Available data.
————————
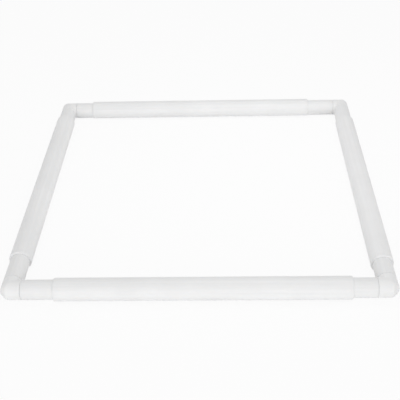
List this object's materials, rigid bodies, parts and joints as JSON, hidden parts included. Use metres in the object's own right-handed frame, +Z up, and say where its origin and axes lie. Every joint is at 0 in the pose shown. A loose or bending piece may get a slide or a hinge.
————————
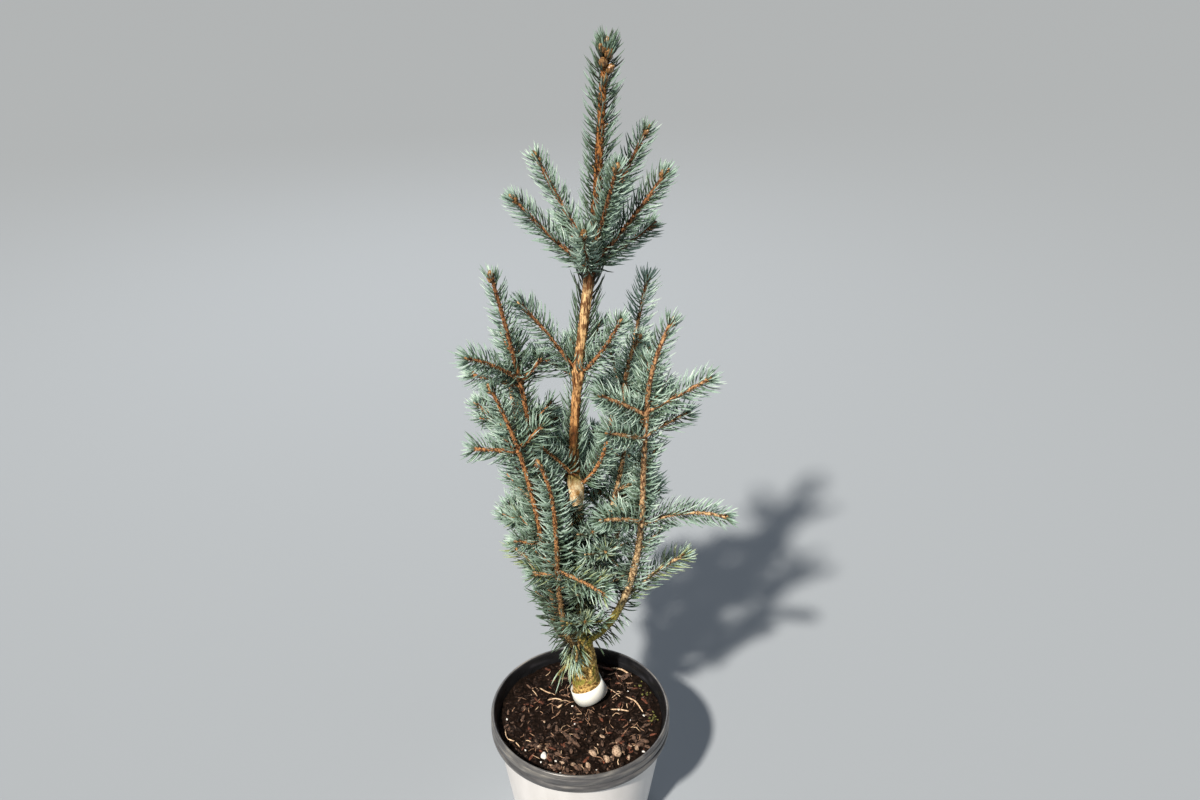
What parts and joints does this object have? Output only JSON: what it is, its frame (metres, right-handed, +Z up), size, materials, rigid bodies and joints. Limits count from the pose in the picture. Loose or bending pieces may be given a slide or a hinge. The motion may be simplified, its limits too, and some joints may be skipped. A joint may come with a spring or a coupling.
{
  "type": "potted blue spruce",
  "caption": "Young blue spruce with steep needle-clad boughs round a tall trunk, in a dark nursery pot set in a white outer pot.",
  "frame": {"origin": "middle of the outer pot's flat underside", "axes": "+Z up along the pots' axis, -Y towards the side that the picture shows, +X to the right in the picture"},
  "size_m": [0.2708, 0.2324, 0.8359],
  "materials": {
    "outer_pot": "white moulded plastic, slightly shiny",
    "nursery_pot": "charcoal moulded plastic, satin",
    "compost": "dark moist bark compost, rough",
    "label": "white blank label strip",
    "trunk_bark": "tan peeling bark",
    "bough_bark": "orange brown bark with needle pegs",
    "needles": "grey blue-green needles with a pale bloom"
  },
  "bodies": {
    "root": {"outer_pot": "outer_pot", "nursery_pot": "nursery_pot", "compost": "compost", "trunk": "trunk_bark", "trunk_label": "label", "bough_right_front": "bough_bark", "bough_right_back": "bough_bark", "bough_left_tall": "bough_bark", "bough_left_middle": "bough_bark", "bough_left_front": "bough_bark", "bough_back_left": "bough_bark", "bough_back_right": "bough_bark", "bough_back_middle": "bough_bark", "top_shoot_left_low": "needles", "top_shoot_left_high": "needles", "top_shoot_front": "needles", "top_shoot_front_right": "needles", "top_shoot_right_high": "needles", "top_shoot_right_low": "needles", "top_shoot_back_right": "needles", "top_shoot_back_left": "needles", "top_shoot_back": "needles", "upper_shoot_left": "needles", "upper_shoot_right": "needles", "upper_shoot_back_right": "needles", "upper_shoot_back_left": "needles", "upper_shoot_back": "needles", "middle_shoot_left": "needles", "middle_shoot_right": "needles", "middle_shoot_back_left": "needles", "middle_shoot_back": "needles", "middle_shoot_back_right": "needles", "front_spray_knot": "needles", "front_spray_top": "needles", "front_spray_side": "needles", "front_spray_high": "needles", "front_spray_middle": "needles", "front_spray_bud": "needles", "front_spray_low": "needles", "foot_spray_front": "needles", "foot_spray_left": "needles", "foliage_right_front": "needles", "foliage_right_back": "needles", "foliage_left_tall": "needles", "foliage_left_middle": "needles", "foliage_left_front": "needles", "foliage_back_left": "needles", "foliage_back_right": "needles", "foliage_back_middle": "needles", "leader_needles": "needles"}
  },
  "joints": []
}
————————
Search the data above for the word "picture", then gather each line in which it appears.

In response.
What parts and joints does this object have? Output only JSON: what it is, its frame (metres, right-handed, +Z up), size, materials, rigid bodies and joints. Limits count from the pose in the picture. Loose or bending pieces may be given a slide or a hinge. The motion may be simplified, its limits too, and some joints may be skipped. A joint may come with a spring or a coupling.
  "frame": {"origin": "middle of the outer pot's flat underside", "axes": "+Z up along the pots' axis, -Y towards the side that the picture shows, +X to the right in the picture"},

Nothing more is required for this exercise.